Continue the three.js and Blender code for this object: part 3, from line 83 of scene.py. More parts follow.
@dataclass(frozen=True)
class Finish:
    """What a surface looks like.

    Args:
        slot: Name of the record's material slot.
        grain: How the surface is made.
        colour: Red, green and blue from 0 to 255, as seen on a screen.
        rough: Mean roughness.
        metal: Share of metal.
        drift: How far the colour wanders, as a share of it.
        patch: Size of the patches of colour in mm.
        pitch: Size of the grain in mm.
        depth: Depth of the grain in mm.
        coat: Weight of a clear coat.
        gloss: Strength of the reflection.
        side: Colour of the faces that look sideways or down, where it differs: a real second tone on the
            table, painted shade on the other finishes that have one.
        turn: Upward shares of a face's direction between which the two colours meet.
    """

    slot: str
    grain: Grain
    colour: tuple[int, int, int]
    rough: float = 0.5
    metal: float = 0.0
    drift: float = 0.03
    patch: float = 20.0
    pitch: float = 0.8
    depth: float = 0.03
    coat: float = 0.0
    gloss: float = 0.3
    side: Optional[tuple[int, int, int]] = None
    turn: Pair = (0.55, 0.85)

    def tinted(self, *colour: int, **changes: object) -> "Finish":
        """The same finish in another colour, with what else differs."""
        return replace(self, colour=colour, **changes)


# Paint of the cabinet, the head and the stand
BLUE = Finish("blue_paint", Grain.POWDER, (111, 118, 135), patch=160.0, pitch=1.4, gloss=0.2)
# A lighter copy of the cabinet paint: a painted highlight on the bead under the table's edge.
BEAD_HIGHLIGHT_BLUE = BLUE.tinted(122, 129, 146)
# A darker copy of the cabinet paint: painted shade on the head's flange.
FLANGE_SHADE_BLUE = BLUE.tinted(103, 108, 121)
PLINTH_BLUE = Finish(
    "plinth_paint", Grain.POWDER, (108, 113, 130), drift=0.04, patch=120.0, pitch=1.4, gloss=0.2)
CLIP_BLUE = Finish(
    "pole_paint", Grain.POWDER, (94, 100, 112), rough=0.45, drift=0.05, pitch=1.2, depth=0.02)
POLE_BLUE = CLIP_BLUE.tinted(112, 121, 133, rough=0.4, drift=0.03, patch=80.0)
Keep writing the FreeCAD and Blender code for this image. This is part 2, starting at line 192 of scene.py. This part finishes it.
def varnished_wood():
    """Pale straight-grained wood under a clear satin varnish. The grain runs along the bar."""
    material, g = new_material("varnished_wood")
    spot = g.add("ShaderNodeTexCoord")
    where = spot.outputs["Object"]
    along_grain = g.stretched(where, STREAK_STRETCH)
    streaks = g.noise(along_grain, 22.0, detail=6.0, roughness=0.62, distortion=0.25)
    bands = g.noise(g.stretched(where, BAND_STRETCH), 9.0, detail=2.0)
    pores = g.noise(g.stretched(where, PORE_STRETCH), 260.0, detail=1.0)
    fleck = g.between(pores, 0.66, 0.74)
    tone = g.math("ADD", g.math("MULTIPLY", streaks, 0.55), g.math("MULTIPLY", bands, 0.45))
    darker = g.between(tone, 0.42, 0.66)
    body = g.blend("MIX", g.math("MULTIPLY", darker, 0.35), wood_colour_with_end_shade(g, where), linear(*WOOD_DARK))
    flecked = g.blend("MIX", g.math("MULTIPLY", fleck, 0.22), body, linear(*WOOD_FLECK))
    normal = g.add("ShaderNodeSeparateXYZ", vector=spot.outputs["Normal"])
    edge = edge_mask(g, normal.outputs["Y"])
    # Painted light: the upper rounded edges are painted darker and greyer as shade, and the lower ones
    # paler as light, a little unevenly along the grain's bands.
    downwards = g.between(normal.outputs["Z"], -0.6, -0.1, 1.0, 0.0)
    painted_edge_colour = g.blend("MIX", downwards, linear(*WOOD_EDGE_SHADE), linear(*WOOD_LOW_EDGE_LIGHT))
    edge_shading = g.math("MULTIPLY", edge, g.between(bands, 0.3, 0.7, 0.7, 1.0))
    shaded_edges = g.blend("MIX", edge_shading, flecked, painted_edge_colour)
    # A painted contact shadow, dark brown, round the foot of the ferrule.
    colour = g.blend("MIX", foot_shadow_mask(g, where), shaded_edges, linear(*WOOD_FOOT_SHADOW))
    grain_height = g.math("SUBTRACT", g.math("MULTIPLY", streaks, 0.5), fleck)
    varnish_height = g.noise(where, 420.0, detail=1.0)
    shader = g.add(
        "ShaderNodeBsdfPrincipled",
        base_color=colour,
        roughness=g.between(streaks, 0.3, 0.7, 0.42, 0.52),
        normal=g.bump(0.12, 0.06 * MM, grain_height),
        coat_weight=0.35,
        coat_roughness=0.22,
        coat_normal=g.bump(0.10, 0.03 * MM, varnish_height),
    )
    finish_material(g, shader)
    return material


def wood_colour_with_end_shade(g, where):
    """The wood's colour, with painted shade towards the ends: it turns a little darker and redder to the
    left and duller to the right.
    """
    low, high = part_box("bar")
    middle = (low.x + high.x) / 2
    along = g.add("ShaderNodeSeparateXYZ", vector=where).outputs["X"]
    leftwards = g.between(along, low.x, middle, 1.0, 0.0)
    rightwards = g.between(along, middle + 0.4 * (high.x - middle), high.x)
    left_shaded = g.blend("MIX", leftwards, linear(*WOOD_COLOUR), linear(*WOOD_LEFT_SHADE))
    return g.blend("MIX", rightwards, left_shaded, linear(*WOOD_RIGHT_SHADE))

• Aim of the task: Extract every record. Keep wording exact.

• Solution for this exercise:
Continue the three.js and Blender code for this object: part 3, from line 83 of scene.py. More parts follow.
@dataclass(frozen=True)
class Finish:
    """What a surface looks like.

    Args:
        slot: Name of the record's material slot.
        grain: How the surface is made.
        colour: Red, green and blue from 0 to 255, as seen on a screen.
        rough: Mean roughness.
        metal: Share of metal.
        drift: How far the colour wanders, as a share of it.
        patch: Size of the patches of colour in mm.
        pitch: Size of the grain in mm.
        depth: Depth of the grain in mm.
        coat: Weight of a clear coat.
        gloss: Strength of the reflection.
        side: Colour of the faces that look sideways or down, where it differs: a real second tone on the
            table, painted shade on the other finishes that have one.
        turn: Upward shares of a face's direction between which the two colours meet.
    """

    slot: str
    grain: Grain
    colour: tuple[int, int, int]
    rough: float = 0.5
    metal: float = 0.0
    drift: float = 0.03
    patch: float = 20.0
    pitch: float = 0.8
    depth: float = 0.03
    coat: float = 0.0
    gloss: float = 0.3
    side: Optional[tuple[int, int, int]] = None
    turn: Pair = (0.55, 0.85)

    def tinted(self, *colour: int, **changes: object) -> "Finish":
        """The same finish in another colour, with what else differs."""
        return replace(self, colour=colour, **changes)


# Paint of the cabinet, the head and the stand
BLUE = Finish("blue_paint", Grain.POWDER, (111, 118, 135), patch=160.0, pitch=1.4, gloss=0.2)
# A lighter copy of the cabinet paint: a painted highlight on the bead under the table's edge.
BEAD_HIGHLIGHT_BLUE = BLUE.tinted(122, 129, 146)
# A darker copy of the cabinet paint: painted shade on the head's flange.
FLANGE_SHADE_BLUE = BLUE.tinted(103, 108, 121)
PLINTH_BLUE = Finish(
    "plinth_paint", Grain.POWDER, (108, 113, 130), drift=0.04, patch=120.0, pitch=1.4, gloss=0.2)
CLIP_BLUE = Finish(
    "pole_paint", Grain.POWDER, (94, 100, 112), rough=0.45, drift=0.05, pitch=1.2, depth=0.02)
POLE_BLUE = CLIP_BLUE.tinted(112, 121, 133, rough=0.4, drift=0.03, patch=80.0)
Keep writing the FreeCAD and Blender code for this image. This is part 2, starting at line 192 of scene.py. This part finishes it.
def varnished_wood():
    """Pale straight-grained wood under a clear satin varnish. The grain runs along the bar."""
    material, g = new_material("varnished_wood")
    spot = g.add("ShaderNodeTexCoord")
    where = spot.outputs["Object"]
    along_grain = g.stretched(where, STREAK_STRETCH)
    streaks = g.noise(along_grain, 22.0, detail=6.0, roughness=0.62, distortion=0.25)
    bands = g.noise(g.stretched(where, BAND_STRETCH), 9.0, detail=2.0)
    pores = g.noise(g.stretched(where, PORE_STRETCH), 260.0, detail=1.0)
    fleck = g.between(pores, 0.66, 0.74)
    tone = g.math("ADD", g.math("MULTIPLY", streaks, 0.55), g.math("MULTIPLY", bands, 0.45))
    darker = g.between(tone, 0.42, 0.66)
    body = g.blend("MIX", g.math("MULTIPLY", darker, 0.35), wood_colour_with_end_shade(g, where), linear(*WOOD_DARK))
    flecked = g.blend("MIX", g.math("MULTIPLY", fleck, 0.22), body, linear(*WOOD_FLECK))
    normal = g.add("ShaderNodeSeparateXYZ", vector=spot.outputs["Normal"])
    edge = edge_mask(g, normal.outputs["Y"])
    # Painted light: the upper rounded edges are painted darker and greyer as shade, and the lower ones
    # paler as light, a little unevenly along the grain's bands.
    downwards = g.between(normal.outputs["Z"], -0.6, -0.1, 1.0, 0.0)
    painted_edge_colour = g.blend("MIX", downwards, linear(*WOOD_EDGE_SHADE), linear(*WOOD_LOW_EDGE_LIGHT))
    edge_shading = g.math("MULTIPLY", edge, g.between(bands, 0.3, 0.7, 0.7, 1.0))
    shaded_edges = g.blend("MIX", edge_shading, flecked, painted_edge_colour)
    # A painted contact shadow, dark brown, round the foot of the ferrule.
    colour = g.blend("MIX", foot_shadow_mask(g, where), shaded_edges, linear(*WOOD_FOOT_SHADOW))
    grain_height = g.math("SUBTRACT", g.math("MULTIPLY", streaks, 0.5), fleck)
    varnish_height = g.noise(where, 420.0, detail=1.0)
    shader = g.add(
        "ShaderNodeBsdfPrincipled",
        base_color=colour,
        roughness=g.between(streaks, 0.3, 0.7, 0.42, 0.52),
        normal=g.bump(0.12, 0.06 * MM, grain_height),
        coat_weight=0.35,
        coat_roughness=0.22,
        coat_normal=g.bump(0.10, 0.03 * MM, varnish_height),
    )
    finish_material(g, shader)
    return material


def wood_colour_with_end_shade(g, where):
    """The wood's colour, with painted shade towards the ends: it turns a little darker and redder to the
    left and duller to the right.
    """
    low, high = part_box("bar")
    middle = (low.x + high.x) / 2
    along = g.add("ShaderNodeSeparateXYZ", vector=where).outputs["X"]
    leftwards = g.between(along, low.x, middle, 1.0, 0.0)
    rightwards = g.between(along, middle + 0.4 * (high.x - middle), high.x)
    left_shaded = g.blend("MIX", leftwards, linear(*WOOD_COLOUR), linear(*WOOD_LEFT_SHADE))
    return g.blend("MIX", rightwards, left_shaded, linear(*WOOD_RIGHT_SHADE))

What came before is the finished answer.